The function should look like that

output=perfeval(df,factor)

where df is a dataframe containing your strategy excess returns or long-short returns, output is a Dataframe with 9 columns containing the desired outputs (name each column properly), and factor is the dataframe containing the market excess return. Please note that the data has the market returns and you need to compute the market excess return before merging.

The function must merge df and factor, then run an OLS regression, and the output the desired quantities above.

Show that the function works by applying it to the standard Momentum strategy with value-weighted scheme (where you should simply use two functions, one built in question 2.1 to construct the strategy and the function that you just build to do performance evaluation).

# your code below

Exercise 7 Searching for the best strategy

Now you have two functions. The first function construct a strategy, the second evaluates.
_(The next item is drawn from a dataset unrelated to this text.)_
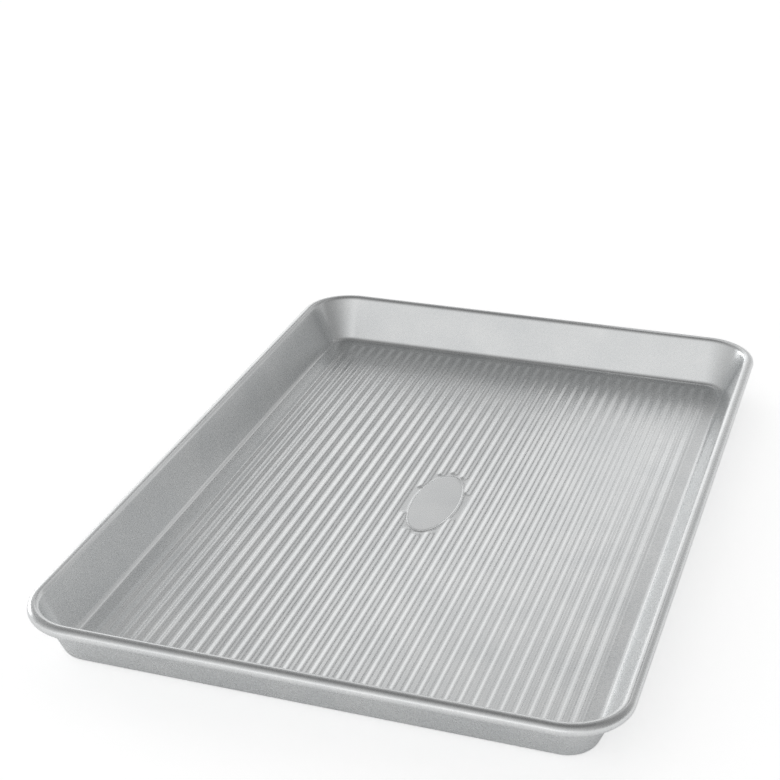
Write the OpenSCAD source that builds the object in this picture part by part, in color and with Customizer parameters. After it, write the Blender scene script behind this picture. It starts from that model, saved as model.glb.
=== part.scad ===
// Jelly roll pan: a shallow tray pressed from one sheet of coated steel.
// Raised ribs stiffen its floor, and its rim is curled round a steel wire.
// Units are millimetres. The origin is under the middle of the floor, +Z is up
// and the long sides run along Y.

/* [Overall] */
// Width over the rim
overall_w = 267; // [220:1:330]
// Length over the rim
overall_l = 391; // [320:1:470]
// Height from the table to the top of the rim
overall_h = 25; // [20:0.5:32]

/* [Sheet] */
// Thickness of the steel sheet
sheet_t = 0.8; // [0.6:0.05:1]
// Lean of the walls from upright, in degrees
wall_flare = 23.5; // [10:0.5:28]
// Inside radius of the bend from floor to wall
foot_bend_r = 3.2; // [2:0.1:5]
// Radius of the flat floor's corners, seen from above
floor_corner_r = 10.4; // [7:0.1:24]

/* [Rim] */
// Diameter of the wire in the rim
wire_d = 4.1; // [3:0.1:5]
// Gap all round between the wire and the curl
wire_clearance = 0.05; // [0.02:0.01:0.15]
// Gap between the curl's free edge and the wall
curl_gap = 0.2; // [0.1:0.05:0.5]
// Gap between the wire's two ends, where they butt
wire_butt_gap = 1; // [0.5:0.5:4]

/* [Ribs] */
// Distance from rib to rib
rib_pitch = 6; // [6:0.25:9]
// Width of a rib, foot to foot
rib_w = 5.6; // [4:0.1:5.8]
// Height of a rib above the floor
rib_h = 0.6; // [0.4:0.05:1.2]
// Flat border between the ribs and the bend
rib_border = 3; // [2:0.5:12]

/* [Middle pad] */
// Width of the plain oval pad
pad_w = 25; // [16:1:40]
// Length of the plain oval pad
pad_l = 61; // [40:1:90]
// Height of the pad above the floor
pad_h = 0.3; // [0.1:0.05:0.5]
// Height of the fine raised line round the pad, above the pad
pad_line_h = 0.15; // [0.05:0.05:0.3]
// Width of that line
pad_line_w = 1; // [0.6:0.1:2]
// Flat margin between the pad and the ribs' ends
pad_margin = 0.5; // [0.25:0.25:4]

/* [Hidden] */
$fn = 96;
// Angle of one step along the sheet's bends
arc_step = 7.5;
// How far added and cut shapes reach into or past the sheet
bite = 0.1;
// Steps in half a rib's section
wave_steps = 5;

// Bends of the sheet
foot_outer_r = foot_bend_r + sheet_t;
curl_inner_r = wire_d / 2 + wire_clearance;
curl_outer_r = curl_inner_r + sheet_t;
wall_normal = 180 - wall_flare;
curl_open = acos((curl_inner_r - curl_gap) / curl_outer_r);
curl_end = wall_normal - 360 + curl_open;

// The wire's centre, measured outwards from the foot bend's centre and up from the table
wire_z = overall_h - curl_outer_r;
wire_run = (foot_outer_r + curl_inner_r + (wire_z - foot_outer_r) * sin(wall_flare)) / cos(wall_flare);

// The corner axes stand where the flat floor's corner arcs have their centres
rim_run = floor_corner_r + wire_run + curl_outer_r;
axis_x = overall_w / 2 - rim_run;
axis_y = overall_l / 2 - rim_run;
floor_half_w = axis_x + floor_corner_r;
floor_half_l = axis_y + floor_corner_r;
wire_corner_r = floor_corner_r + wire_run;

// Places of the ribs, which all end at the same distance from the short walls
rib_end = floor_half_l - rib_border - rib_w / 2;
ribs_each_side = floor((floor_half_w - rib_border - rib_w / 2) / rib_pitch);
clear_half_w = pad_w / 2 + pad_margin;
clear_half_l = pad_l / 2 + pad_margin;

// Height of the pad's flat field, which is pressed up with the ribs
pad_top = sheet_t + pad_h;

function arc(centre, radius, from, to) =
    let (steps = max(2, ceil(abs(to - from) / arc_step)))
    [for (i = [0:steps])
        let (a = from + (to - from) * i / steps)
        centre + radius * [cos(a), sin(a)]];

function oval(half_w, half_l) = [for (a = [0:5:355]) [half_w * cos(a), half_l * sin(a)]];

// How far a rib at x stops short of the middle, to clear the pad
function pad_reach(x) =
    abs(x) < clear_half_w ? clear_half_l * sqrt(1 - pow(x / clear_half_w, 2)) + rib_w / 2 : 0;

// Crest line of a rib, from one of its steps to another, counted from its middle
function rib_wave(from, to) = [for (i = [from:to])
    [rib_w * i / (2 * wave_steps), rib_h * (1 + cos(180 * i / wave_steps)) / 2]];

// Section through floor, foot bend, wall and curl, with x = 0 on the corner axis
module sheet_section() {
    foot = [floor_corner_r, foot_outer_r];
    wire = [wire_corner_r, wire_z];
    polygon(concat(
        [[0, 0]],
        arc(foot, foot_outer_r, -90, -wall_flare),
        arc(wire, curl_inner_r, wall_normal, curl_end),
        arc(wire, curl_outer_r, curl_end, wall_normal),
        arc(foot, foot_bend_r, -wall_flare, -90),
        [[0, sheet_t]]
    ));
}

// One straight side: length along the side, out = distance of the corner axis from the middle
module side(length, out) {
    translate([out, length / 2, 0])
        rotate([90, 0, 0])
            linear_extrude(height = length)
                sheet_section();
}

module corner() {
    rotate_extrude(angle = 90)
        sheet_section();
}

// Both of a pair of opposite things: the second is the first turned half round
module pair() {
    for (turn = [0, 180])
        rotate([0, 0, turn])
            children();
}

module tray() {
    translate([-axis_x, -axis_y, 0])
        cube([2 * axis_x, 2 * axis_y, sheet_t]);
    pair() {
        side(2 * axis_y, axis_x);
        rotate([0, 0, 90])
            side(2 * axis_x, axis_y);
        translate([axis_x, axis_y, 0])
            corner();
        translate([-axis_x, axis_y, 0])
            rotate([0, 0, 90])
                corner();
    }
}

// Half or whole section of a rib that rises from the height foot and is filled down to bottom
module rib_section(foot, bottom, from) {
    wave = [for (p = rib_wave(from, wave_steps)) p + [0, foot]];
    polygon(concat([[wave[0].x, bottom]], wave, [[rib_w / 2, bottom]]));
}

// A rib with rounded ends, whose straight stretch runs from y = start to y = end
module rib(foot, bottom, start, end) {
    translate([0, end, 0])
        rotate([90, 0, 0])
            linear_extrude(height = end - start)
                rib_section(foot, bottom, -wave_steps);
    for (tip = [[start, 180], [end, 0]])
        translate([0, tip[0], 0])
            rotate([0, 0, tip[1]])
                rotate_extrude(angle = 180)
                    rib_section(foot, bottom, 0);
}

// All the ribs: added from the top of the sheet, then cut from its underside
module ribs(foot, bottom) {
    for (i = [-ribs_each_side:ribs_each_side]) {
        x = i * rib_pitch;
        reach = pad_reach(x);
        translate([x, 0, 0])
            if (reach > 0)
                pair() rib(foot, bottom, reach, rib_end);
            else
                rib(foot, bottom, -rib_end, rib_end);
    }
}

// An upright oval slice, whose edge lies inset inside the pad's outline
module pad_slice(bottom, top, inset) {
    translate([0, 0, bottom])
        linear_extrude(height = top - bottom)
            polygon(oval(pad_w / 2 - inset, pad_l / 2 - inset));
}

module pan_shell() {
    color("silver")
        difference() {
            union() {
                tray();
                ribs(sheet_t, bite);
                pad_slice(bite, pad_top + pad_line_h, 0);
            }
            ribs(0, -bite);
            pad_slice(pad_top, pad_top + pad_line_h + bite, pad_line_w);
            pad_slice(-bite, pad_h, sheet_t / 2);
        }
}

// A straight length of wire along Y
module wire_length(length) {
    rotate([90, 0, 0])
        cylinder(d = wire_d, h = length, center = true);
}

module wire_corner() {
    rotate_extrude(angle = 90)
        translate([wire_corner_r, 0])
            circle(d = wire_d);
}

// One wire bent to the rim's outline
module wire_loop() {
    pair() {
        translate([axis_x + wire_corner_r, 0, 0])
            wire_length(2 * axis_y);
        translate([0, axis_y + wire_corner_r, 0])
            rotate([0, 0, 90])
                wire_length(2 * axis_x);
        translate([axis_x, axis_y, 0])
            wire_corner();
        translate([-axis_x, axis_y, 0])
            rotate([0, 0, 90])
                wire_corner();
    }
}

// The wire's two ends butt in the middle of a short side
module rim_wire() {
    color("darkgray")
        translate([0, 0, wire_z])
            difference() {
                wire_loop();
                translate([0, axis_y + wire_corner_r, 0])
                    cube([wire_butt_gap, 2 * wire_d, 2 * wire_d], center = true);
            }
}

pan_shell();
rim_wire();
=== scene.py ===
# Jelly roll pan of aluminised steel, pressed from one sheet, with its rim curled round a wire.
# Blender works in metres. Sizes below are written in millimetres, as on the drawing.
import math

import bpy
from mathutils import Matrix, Vector


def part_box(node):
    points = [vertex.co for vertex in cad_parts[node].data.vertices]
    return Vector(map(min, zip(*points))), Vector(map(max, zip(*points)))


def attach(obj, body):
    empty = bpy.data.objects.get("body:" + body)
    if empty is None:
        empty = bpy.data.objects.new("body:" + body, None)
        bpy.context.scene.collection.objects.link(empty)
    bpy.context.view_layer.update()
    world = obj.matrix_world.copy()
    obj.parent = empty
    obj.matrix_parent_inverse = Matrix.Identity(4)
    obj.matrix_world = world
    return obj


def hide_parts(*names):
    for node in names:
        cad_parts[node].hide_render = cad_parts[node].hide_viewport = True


mm = 0.001

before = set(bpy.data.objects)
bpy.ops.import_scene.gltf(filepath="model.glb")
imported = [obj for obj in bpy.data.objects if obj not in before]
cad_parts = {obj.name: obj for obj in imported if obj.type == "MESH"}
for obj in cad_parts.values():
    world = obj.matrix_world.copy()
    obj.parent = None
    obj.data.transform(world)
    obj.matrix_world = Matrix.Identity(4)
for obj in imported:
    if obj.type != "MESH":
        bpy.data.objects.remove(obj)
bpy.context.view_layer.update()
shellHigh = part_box("pan_shell")[1]
print("stage: frame loaded")


# An sRGB hex colour as linear values with alpha
def linearColour(code):
    channels = [int(code[i:i + 2], 16) / 255 for i in (1, 3, 5)]
    return tuple(c / 12.92 if c <= 0.04045 else ((c + 0.055) / 1.055) ** 2.4 for c in channels) + (1.0,)


# Adds a node with its settings. An input given as a socket is linked, anything else is its value
def addNode(tree, kind, settings=None, inputs=None):
    node = tree.nodes.new(kind)
    for name, value in (settings or {}).items():
        setattr(node, name, value)
    for key, value in (inputs or {}).items():
        if isinstance(value, bpy.types.NodeSocket):
            tree.links.new(value, node.inputs[key])
        else:
            node.inputs[key].default_value = value
    return node


# Adds a math node for one operation on these values and gives its result
def calculate(tree, operation, *values):
    return addNode(tree, "ShaderNodeMath", {"operation": operation}, dict(enumerate(values))).outputs[0]


# Gives the length of a line that goes this far along X and this far along Y
def slantLength(tree, alongX, alongY):
    line = addNode(tree, "ShaderNodeCombineXYZ", {}, {0: alongX, 1: alongY}).outputs[0]
    return addNode(tree, "ShaderNodeVectorMath", {"operation": "LENGTH"}, {0: line}).outputs["Value"]


# A noise whose features are about this many millimetres across
def noise(tree, place, size, detail, roughness):
    return addNode(tree, "ShaderNodeTexNoise", {"noise_dimensions": "3D"}, {
        "Vector": place, "Scale": 1 / (size * mm), "Detail": detail, "Roughness": roughness}).outputs["Fac"]


def newMaterial(name):
    material = bpy.data.materials.new(name)
    material.use_nodes = True
    material.node_tree.nodes.clear()
    return material


# The plain oval pad between the ribs, with a fine raised line just inside its outline
pad = {
    "width": 25.0,
    "length": 61.0,
    "height": 0.3,
    "margin": 0.5,
    "edge": 0.8,
    "lineWidth": 1.0,
    "lineHeight": 0.15,
}

# Hot-dip aluminised steel: a bright satin grey. Its coating keeps a fine grain, which breaks
# a reflection up into small specks, and its roughness spreads each band of light softly
aluminisedLook = {
    "light": "#edeeee",
    "dark": "#e0e2e3",
    "roughness": 0.28,
    "roughnessSpread": 0.03,
    "grainSize": 1.1,
    "grainHeight": 0.012,
    "grainRange": (0.3, 0.7),
    "cloudSize": 26.0,
    "cloudShare": 0.4,
    "toneRange": (0.36, 0.64),
    "strokeSize": 0.7,
    "strokeStretch": 0.04,
    "strokeHeight": 0.004,
}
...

Propose an algorithm that searches across the parameters of your strategy function for the best strategy across your dimension of choice. (No need to actually do it)
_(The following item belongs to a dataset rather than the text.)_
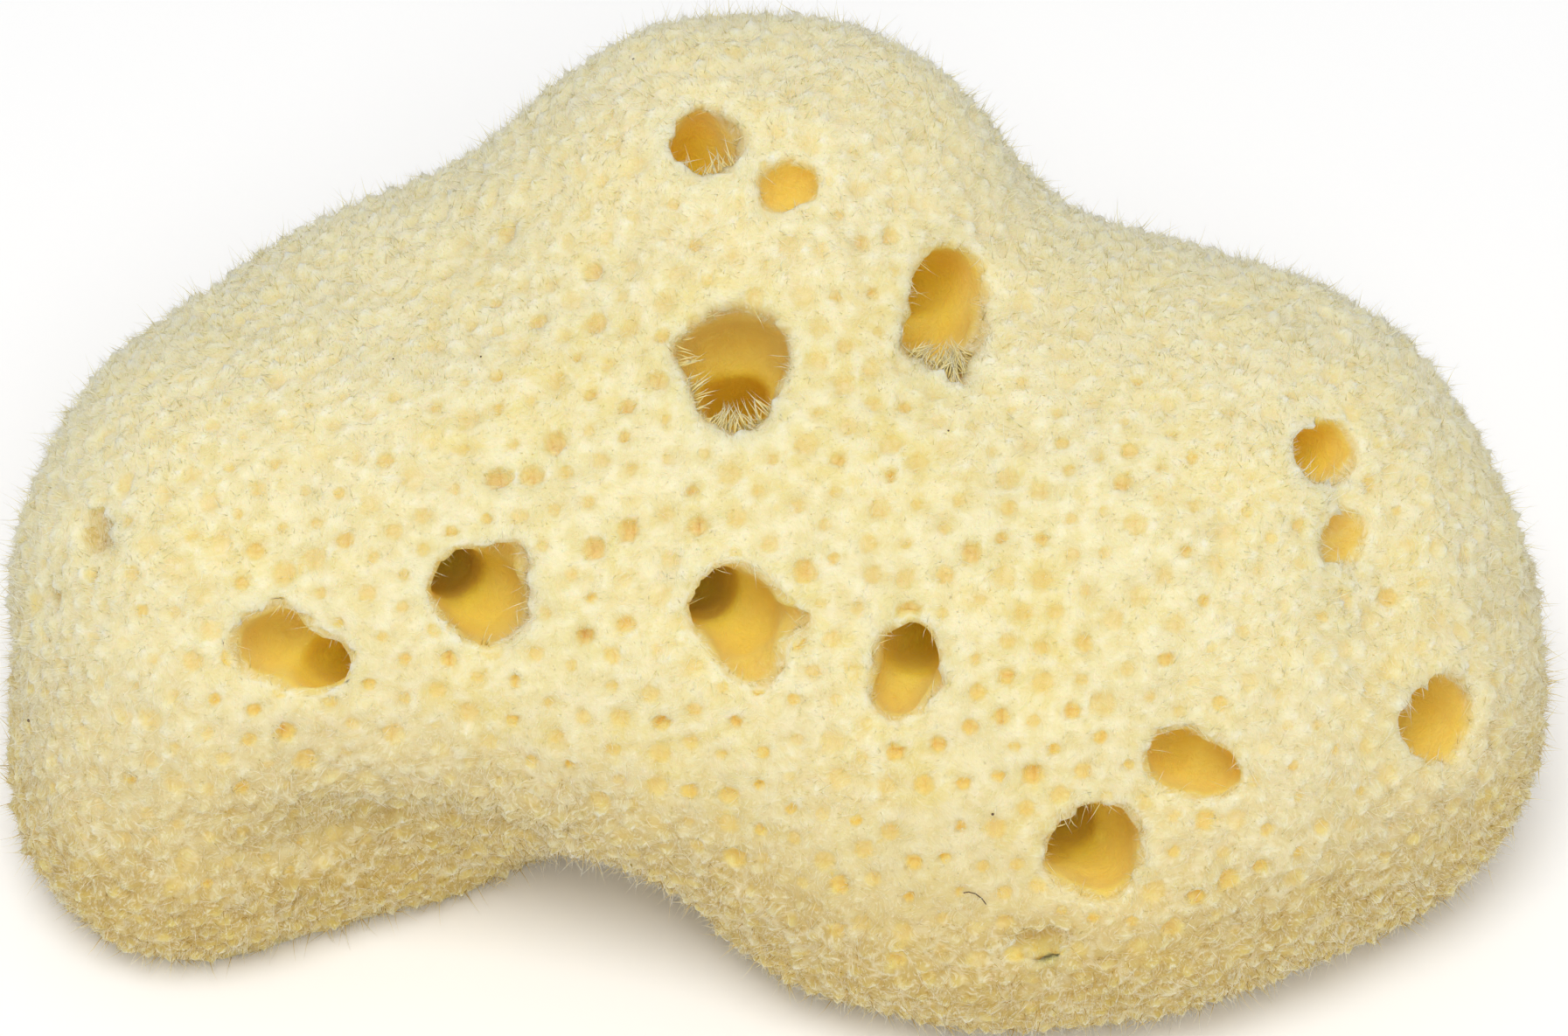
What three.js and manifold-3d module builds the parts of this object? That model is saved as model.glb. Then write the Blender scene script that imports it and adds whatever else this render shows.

The perfeval function outputs several performance metrics. Choose one or combinations of the various metrics. Please explain your choice of metric. Explain briefly the idea behind your search algorithm.

# your answer below

Exercise 8

What is the main pitfall/weakness of the approach taken in Exercise 7 to find the best strategy ?

Explain how you could modify this approach to improve the methodology with respect to this weakness (no need to do it!).

# your answer below

Exercise 9

Can you change the strategy function that you build in Exercise 1 to construct portfolios based on the last N months volatility?

Demonstrating that it works by applying the function to 10 groups using a rolling windown of 24 months to estimate the volatility signal.

# your code below

Exercise 10

Compute the expected returns, volatilities and Sharpe ratios of the 10 portfolios. Discuss your findings.